I did not see the washers on both sides of your chip loader.  Thought all that weight was on the thin gauge steel of the chip loader.  Plus, you have all the length of the chip loader inside to offset the leverage of the Smoke Daddy & pipe on the outside.

I bet your Ok as is!!


Todd


----------



## ryanhoelzer (Mar 2, 2010)

That looks good.  I had thought about mounting something through the loader like that but I hadn't completely worked out the details.


----------



## kevin13 (Mar 2, 2010)

It seems to work out fairly well, I haven't been able to fire it up for a smoke test yet.  I did shorten the pipe by about 2.5" and it seems to help with the list, but not by much.


----------



## dirt guy (Mar 2, 2010)

Can the Smoke Daddy "lean" a little?  If you shortened up the nipples to where it would rest on the cart, it would keep it from bending the side of the smoker.  Maybe it isn't that big of a deal.


----------



## kevin13 (Mar 2, 2010)

It's not bending the side of the smoker at all since I didn't drill the smoker.  The only reason on why it lists alittle is because of the weight of the SD which causes the chip loader to shift upwards due to the unbalance.

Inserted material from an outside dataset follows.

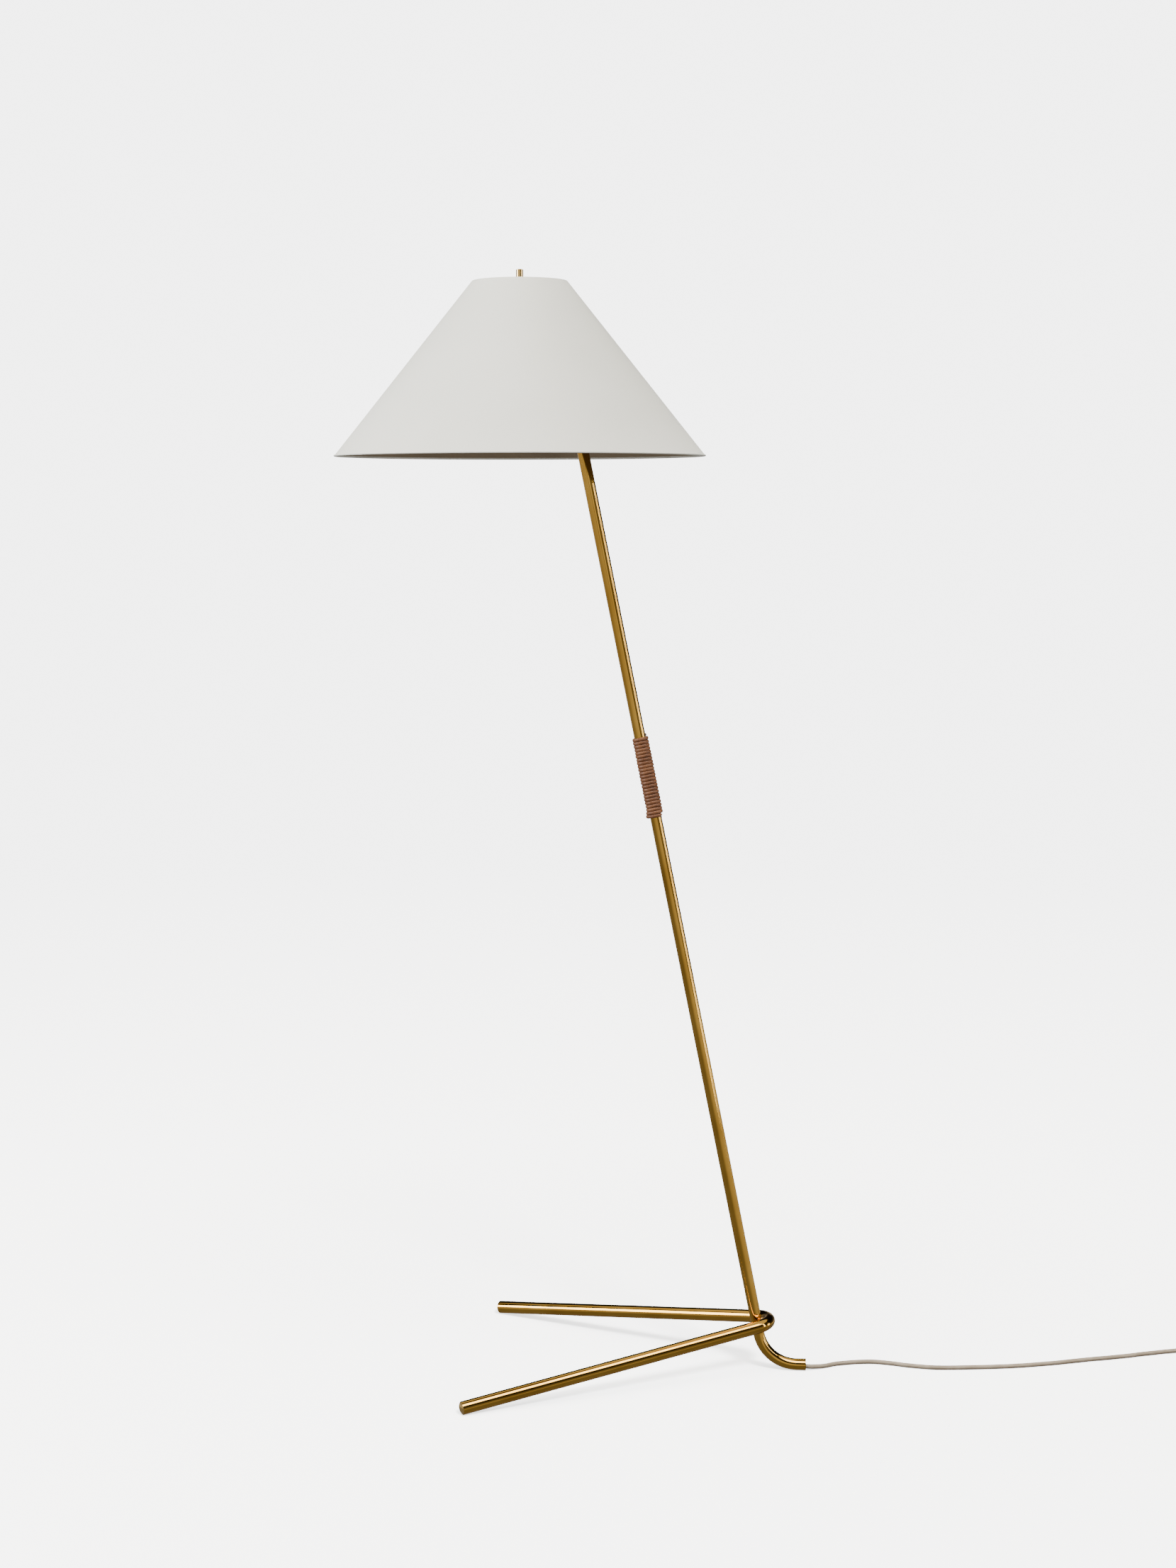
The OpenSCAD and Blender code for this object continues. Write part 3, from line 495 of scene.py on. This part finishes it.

I don't want to rest the SD on the cart as I need to take the bottom of the SD off to empty the ashes, etc.  

None of this is really an issue in my opinion and shouldn't cause any issues with smoking.  I just pointed it out that it lists alittle when compared to installation via a hole drilled in the smoker.


----------



## texacajun (Mar 2, 2010)

I did notice the chip tray on my MES will lisp down if i put some pressure on it simulating your mod. So i noticed by placing my hand on the inside of the smoker that there is nothing to support the front of the lip of the chip tray. Maybe you could put something like foil tape layered up or some washers to bring up the lisp on the back end. Just a thought and a cheep fix.


----------



## deltadude (Mar 2, 2010)

Kevin13  nice work!

I added your MES to the MES Hot Mods list with honorable mention.

Thanks for such a great DIY MES tutorial with very good pics.


----------



## mulepackin (Mar 2, 2010)

Nice clean install. I hope it works out for you.


----------